/---

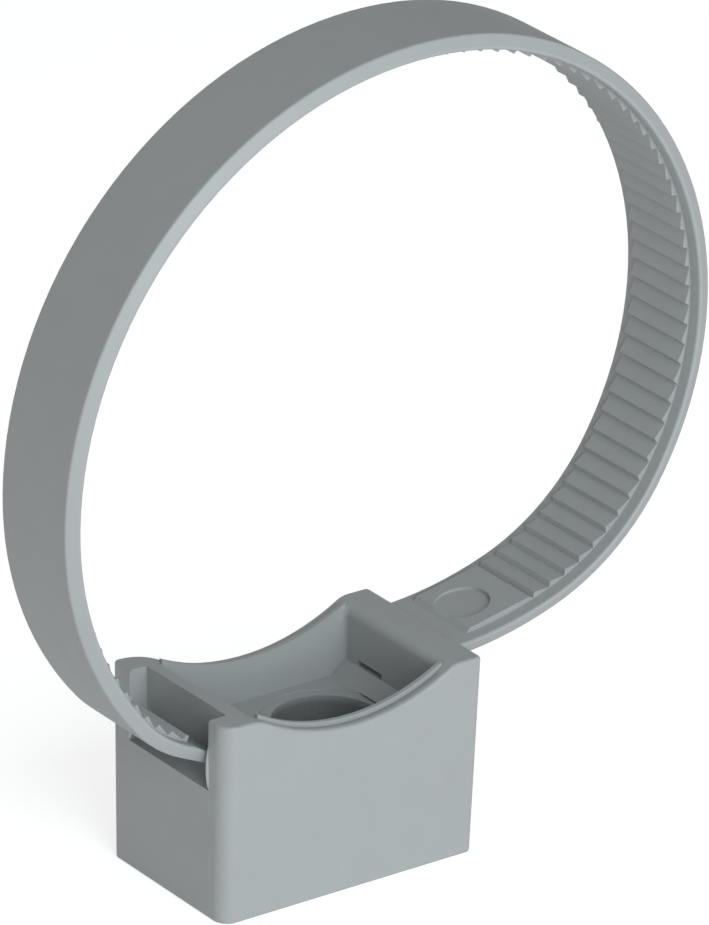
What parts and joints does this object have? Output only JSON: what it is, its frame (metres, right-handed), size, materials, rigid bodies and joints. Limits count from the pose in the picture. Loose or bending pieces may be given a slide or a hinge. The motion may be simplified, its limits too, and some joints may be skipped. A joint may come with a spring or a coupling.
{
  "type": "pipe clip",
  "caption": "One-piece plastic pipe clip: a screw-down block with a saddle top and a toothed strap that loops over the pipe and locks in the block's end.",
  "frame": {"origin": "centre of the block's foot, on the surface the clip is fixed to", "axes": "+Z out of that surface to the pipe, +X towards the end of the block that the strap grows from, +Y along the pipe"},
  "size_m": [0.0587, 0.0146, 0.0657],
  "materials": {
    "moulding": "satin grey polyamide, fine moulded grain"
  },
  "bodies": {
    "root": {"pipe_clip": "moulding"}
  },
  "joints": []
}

\---

- Short problem -
Quote each line of the data above exactly as written.

- Response -
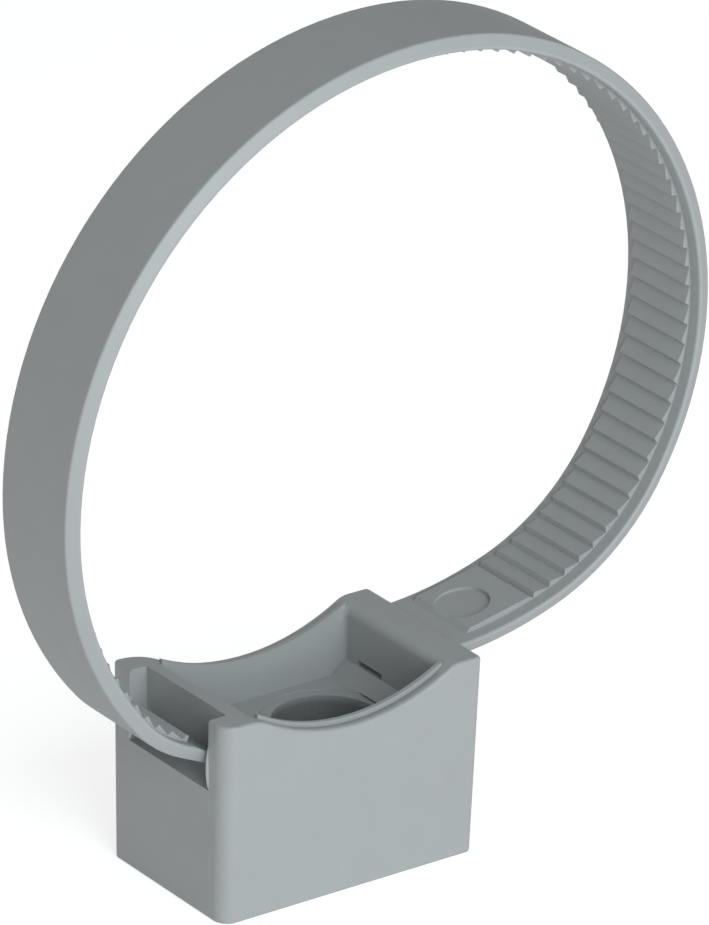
What parts and joints does this object have? Output only JSON: what it is, its frame (metres, right-handed), size, materials, rigid bodies and joints. Limits count from the pose in the picture. Loose or bending pieces may be given a slide or a hinge. The motion may be simplified, its limits too, and some joints may be skipped. A joint may come with a spring or a coupling.
{
  "type": "pipe clip",
  "caption": "One-piece plastic pipe clip: a screw-down block with a saddle top and a toothed strap that loops over the pipe and locks in the block's end.",
  "frame": {"origin": "centre of the block's foot, on the surface the clip is fixed to", "axes": "+Z out of that surface to the pipe, +X towards the end of the block that the strap grows from, +Y along the pipe"},
  "size_m": [0.0587, 0.0146, 0.0657],
  "materials": {
    "moulding": "satin grey polyamide, fine moulded grain"
  },
  "bodies": {
    "root": {"pipe_clip": "moulding"}
  },
  "joints": []
}